Given material ->
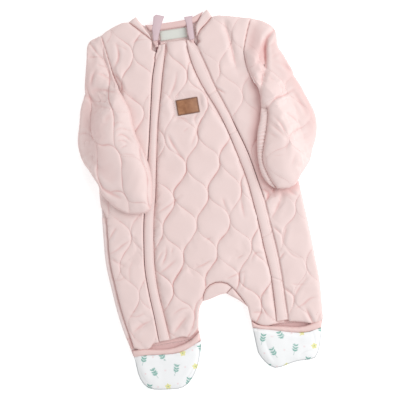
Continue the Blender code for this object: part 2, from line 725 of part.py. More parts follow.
def neck_binding():
    """The neck binding in its three runs."""
    runs = {
        "neck_binding_left": (outline(
            curve(BAND_LEFT, 6),
            curve(BAND_TIP_LEFT, 6),
            curve(NECK_SEAM_LEFT[::-1], 6),
            straight(NECK_SEAM_LEFT[0], BAND_LEFT[0], 6),
        ), 7.0),
        "neck_binding_right": (outline(
            curve(BAND_RIGHT, 6),
            curve(BAND_TIP_RIGHT, 6),
            curve(NECK_SEAM_RIGHT[::-1], 6),
            straight(NECK_SEAM_RIGHT[0], BAND_RIGHT[0], 6),
        ), 7.0),
        "neck_binding_back": (outline(
            curve(BAND_BACK_TOP, 6),
            straight(BAND_BACK_TOP[-1], BAND_BACK_LOW[0], 6),
            curve(BAND_BACK_LOW, 6),
            straight(BAND_BACK_LOW[-1], BAND_BACK_TOP[0], 6),
        ), 4.0),
    }
    for name, (loop, thick) in runs.items():
        plain(name, inset(loop, SEAM_GAP / 2), level_base(FRONT_BASE), thick, "binding_pink", 4.0, (1.2, 3.0))


def labels():
    """The blank leather patch on the chest and the blank woven label inside the back of the neck."""
    for name, label in LABELS.items():
        x, y = label["centre"]
        block(name, label["size"], label["finish"], (x, y, FRONT_BASE + label["seat"]), label["turn"], label["edge"])


# ---------------------------------------------------------------- sleeves, mittens and feet

def sleeve_ramp(side):
    """What a sleeve lies on: the surface beside the body, a ramp, and the front where the sleeve crosses it."""
    seam = by_level(SIDES, side)
    armhole = curve((ARMHOLE_LEFT if side == "left" else ARMHOLE_RIGHT)[3:])
    edge = np.vstack([armhole, seam[1:]])
    middle = 0.3 * seam[-1, 0]
    body = np.vstack([edge, (middle, seam[-1, 1]), (middle, armhole[0, 1])])
    sign = 1 if side == "left" else -1
    bends = [edge - sign * away * inward(body)[:len(edge)] for away in RAMP["away"]]

    def base(points):
        away = np.where(inside(points, body), 0.0, distance(points, body))
        return SLEEVE_LIFT * np.interp(away, RAMP["away"], RAMP["share"])

    return base, bends


def slit_cutter(loop, base, opening, bends=()):
    """The flat hollow inside a sleeve, mitten or foot, which runs out through its open end."""
    open_end = distance(loop, opening, closed=False) < 0.6
    closed_rim = inset(loop, 6.0)
    passed = inset(loop, -8.0)
    in_rim = ~open_end & inside(closed_rim, loop) & (distance(closed_rim, loop) > 5.5)
    in_mouth = open_end & (distance(loop, loop[~open_end], closed=False) > 7.0)
    inner = np.where(open_end[:, None], passed, closed_rim)[in_rim | in_mouth]
    inner = inner[np.linalg.norm(inner - np.roll(inner, 1, axis=0), axis=1) > 3.0]
    spots, lines = with_features(scattered(inner, 20.0, 5.0), [], bends, inner)
    return wall(inner, lambda points: base(points) + SLIT, base, (), spots, lines, (), spots, lines)


def sleeve(side):
    """A sleeve with its mitten, laid down over the body: one flattened tube, open at the armhole."""
    name = "sleeve_" + side
    if side == "left":
        opening = curve(ARMHOLE_LEFT[:4])
        loop = outline(curve(SLEEVE_LEFT_OUT), curve(SLEEVE_LEFT_IN), opening[::-1])
    else:
        opening = curve(ARMHOLE_RIGHT[:6])
        loop = outline(curve(SLEEVE_RIGHT_OUT), opening, curve(SLEEVE_RIGHT_IN))
    base, bends = sleeve_ramp(side)
    loop = inset(loop, SEAM_GAP / 2)
    net = Quilting(NETS[name])
    piece = quilted(name, loop, net, base, OVER_WALL + SLIT, SLEEVE_PUFF, None, UNDER_WALL, bends)
    hollow = slit_cutter(loop, lambda points: base(points) + UNDER_WALL, opening, bends)
    cut_away(piece, hollow, "hollow_" + name)


def hand_band():
    """The band of the right mitten's hand opening, on the front."""
    loop = inset(outline(curve(HAND_BAND_IN), curve(HAND_BAND_OUT)), SEAM_GAP / 2)
    plain("hand_band_right", loop, level_base(SLEEVE_LIFT), 9.5, "quilted_satin", 5.0, (2.5,))


def foot_pocket(side):
    """A foot pocket of printed lining: an under layer from the back's hem and an upper layer with a bound mouth."""
    left = side == "left"
    rim = FOOT_LEFT_RIM if left else FOOT_RIGHT_RIM
    mouth = curve(FOOT_LEFT_MOUTH if left else FOOT_RIGHT_MOUTH)
    lower = curve(FOOT_LEFT_BINDING if left else FOOT_RIGHT_BINDING)
    loop = inset(outline(curve(rim), straight(rim[-1], rim[0])), SEAM_GAP / 2)
    middle = FOOT_UNDER
    full = FOOT_UNDER + SLIT + FOOT_OVER

    def top(points):
        swell = rounded(distance(points, loop) / 16.0)
        return middle + 1.5 + (full - middle - 1.5) * swell

    def bottom(points):
        return 3.0 * (1 - rounded(distance(points, loop) / 6.0))

    spots = scattered(loop, 15.0, 9.0)
    name = "foot_pocket_" + side
    piece = add_piece(name, wall(loop, top, bottom, (2.5, 7.0), spots, (), (4.0,)), "printed_lining")
    gap = np.array([0, -SEAM_GAP])
    above = outline(
        lower + gap,
        straight(lower[-1] + gap, lower[-1] + (0, 60)),
        straight(lower[-1] + (0, 60), lower[0] + (0, 60)),
        straight(lower[0] + (0, 60), lower[0] + gap),
    )
    above[:, 0] = np.where(above[:, 0] < lower[:, 0].min() + 1, above[:, 0] - 12, above[:, 0])
    above[:, 0] = np.where(above[:, 0] > lower[:, 0].max() - 1, above[:, 0] + 12, above[:, 0])
    mouth_cut = wall(above, level_base(40.0), level_base(FOOT_UNDER), (), None, (), (), None)
    cut_away(piece, mouth_cut, "mouth_" + name)
    hollow = slit_cutter(loop, level_base(FOOT_UNDER), straight(rim[-1], rim[0]))
    cut_away(piece, hollow, "hollow_" + name)
    ends = inset(outline(
        mouth,
        straight(mouth[-1], lower[-1]),
        lower[::-1],
        straight(lower[0], mouth[0]),
    ), SEAM_GAP / 2)
    plain("foot_binding_" + side, ends, level_base(FRONT_BASE), 5.0, "binding_pink", 4.5, (1.5, 4.0))
    return piece


def main():
    for leftover in list(bpy.data.objects):
        bpy.data.objects.remove(leftover)
    laid_flat = bpy.data.objects.new("laid_flat", None)
    bpy.context.scene.collection.objects.link(laid_flat)
    body_net = Quilting(NETS["body"])
    back_panel()
    gusset()
    centre_front(body_net)
    for side in ("left", "right"):
        side_front(side, body_net)
        zip_line(side)
        placket(side)
        slider(side)
        ribbon(side)
        sleeve(side)
        foot_pocket(side)
    hand_band()
    neck_binding()
    labels()


main()
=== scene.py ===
# %% [markdown]
# # A quilted baby romper, laid flat
#
# The real romper is sewn from padded satin with a leaf-shaped quilting net. Two zips run down its
# front, its sleeves end in mittens that lie over the body, and its feet are pockets of white
# printed cotton. This script takes the solid model as a fixed frame and dresses it: every piece of
# cloth becomes a soft, finely meshed copy of its solid.
#
# The first cell loads the frame. The drawing sizes in this script are in millimetres, and `MM`
# turns them into Blender's metres.

# %% Load the frame
import math

import bmesh
import bpy
import numpy as np
from mathutils import Matrix, Vector
from mathutils.bvhtree import BVHTree
from mathutils.kdtree import KDTree


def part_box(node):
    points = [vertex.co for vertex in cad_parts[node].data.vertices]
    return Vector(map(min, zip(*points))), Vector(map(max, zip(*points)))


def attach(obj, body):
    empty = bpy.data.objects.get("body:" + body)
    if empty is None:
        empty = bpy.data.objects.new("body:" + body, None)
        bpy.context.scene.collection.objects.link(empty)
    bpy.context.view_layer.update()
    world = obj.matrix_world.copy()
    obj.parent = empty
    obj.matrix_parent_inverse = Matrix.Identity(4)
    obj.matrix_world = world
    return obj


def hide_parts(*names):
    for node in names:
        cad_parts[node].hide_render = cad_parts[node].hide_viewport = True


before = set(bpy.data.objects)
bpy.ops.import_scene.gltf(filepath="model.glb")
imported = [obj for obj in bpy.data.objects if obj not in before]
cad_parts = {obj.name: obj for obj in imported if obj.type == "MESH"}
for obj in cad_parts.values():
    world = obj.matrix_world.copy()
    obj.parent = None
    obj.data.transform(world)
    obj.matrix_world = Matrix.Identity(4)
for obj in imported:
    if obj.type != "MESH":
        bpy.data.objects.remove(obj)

MM = 0.001
UP = Vector((0, 0, 1))
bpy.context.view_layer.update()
scene = bpy.context.scene
print("solid pieces:", len(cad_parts))

# %% [markdown]
# ## The camera
#
# The photograph was taken from straight above, with the romper turned a little anticlockwise in the
# picture. A camera could be tilted by eye, but here the romper's frame is fixed, so the camera
# turns by the same angle the other way. A long lens from two metres up keeps the near and far cloth
# almost the same size, as in the photograph.

# %% Camera
TURN_IN_PICTURE = math.radians(9.8)
VIEW_CENTRE = (-5.3, 17.7)
VIEW_WIDTH = 660.0
LENS = 120.0

camera_data = bpy.data.cameras.new("camera")
camera_data.lens = LENS
camera = bpy.data.objects.new("camera", camera_data)
camera_height = VIEW_WIDTH * MM * LENS / camera_data.sensor_width
camera.location = (VIEW_CENTRE[0] * MM, VIEW_CENTRE[1] * MM, camera_height)
camera.rotation_euler.z = -TURN_IN_PICTURE
scene.collection.objects.link(camera)
scene.camera = camera
print("camera height in m:", round(camera_height, 2))

# %% [markdown]
# ## Helpers for shader nodes
#
# Wiring a material one link at a time takes many lines. Here `plug` gives an input either a fixed
# value or the output of another node, and `node_in` adds a node with its inputs plugged. The small
# functions after them each add one kind of node that several materials use.

# %% Helpers for shader nodes
COLOUR_A, COLOUR_B, COLOUR_RESULT = 6, 7, 2


def plug(tree, inputs, given):
    """Gives inputs their values: fixed ones, or outputs of other nodes to link to."""
    for key, value in given.items():
        if isinstance(value, bpy.types.NodeSocket):
            tree.links.new(value, inputs[key])
        else:
            inputs[key].default_value = value


def node_in(tree, kind, inputs=None, **settings):
    """Adds a shader node, sets its properties, plugs its inputs and returns its outputs."""
    node = tree.nodes.new(kind)
    for key, value in settings.items():
        setattr(node, key, value)
    plug(tree, node.inputs, inputs or {})
    return node.outputs


def calc(tree, operation, *values):
    """One operation of a Math node."""
    return node_in(tree, "ShaderNodeMath", dict(enumerate(values)), operation=operation)["Value"]


def noise(tree, place, scale, detail):
    return node_in(tree, "ShaderNodeTexNoise", {"Vector": place, "Scale": scale, "Detail": detail})["Fac"]


def ranged(tree, value, low, high, to_low=0.0, to_high=1.0):
    """Carries a value from one range over to another."""
    inputs = {"Value": value, "From Min": low, "From Max": high, "To Min": to_low, "To Max": to_high}
    return node_in(tree, "ShaderNodeMapRange", inputs)["Result"]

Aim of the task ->
Set down the lines above as they stand, starting with the first line and ending with the line that contains "plain(name, inset(loop, SEAM_GAP".

Worked answer ->
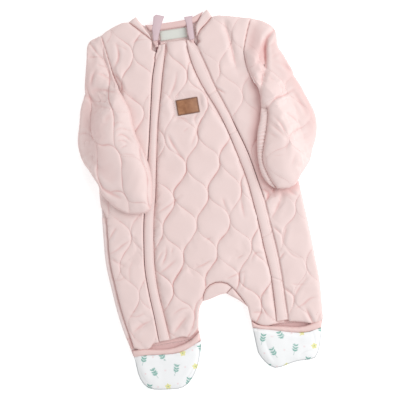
Continue the Blender code for this object: part 2, from line 725 of part.py. More parts follow.
def neck_binding():
    """The neck binding in its three runs."""
    runs = {
        "neck_binding_left": (outline(
            curve(BAND_LEFT, 6),
            curve(BAND_TIP_LEFT, 6),
            curve(NECK_SEAM_LEFT[::-1], 6),
            straight(NECK_SEAM_LEFT[0], BAND_LEFT[0], 6),
        ), 7.0),
        "neck_binding_right": (outline(
            curve(BAND_RIGHT, 6),
            curve(BAND_TIP_RIGHT, 6),
            curve(NECK_SEAM_RIGHT[::-1], 6),
            straight(NECK_SEAM_RIGHT[0], BAND_RIGHT[0], 6),
        ), 7.0),
        "neck_binding_back": (outline(
            curve(BAND_BACK_TOP, 6),
            straight(BAND_BACK_TOP[-1], BAND_BACK_LOW[0], 6),
            curve(BAND_BACK_LOW, 6),
            straight(BAND_BACK_LOW[-1], BAND_BACK_TOP[0], 6),
        ), 4.0),
    }
    for name, (loop, thick) in runs.items():
        plain(name, inset(loop, SEAM_GAP / 2), level_base(FRONT_BASE), thick, "binding_pink", 4.0, (1.2, 3.0))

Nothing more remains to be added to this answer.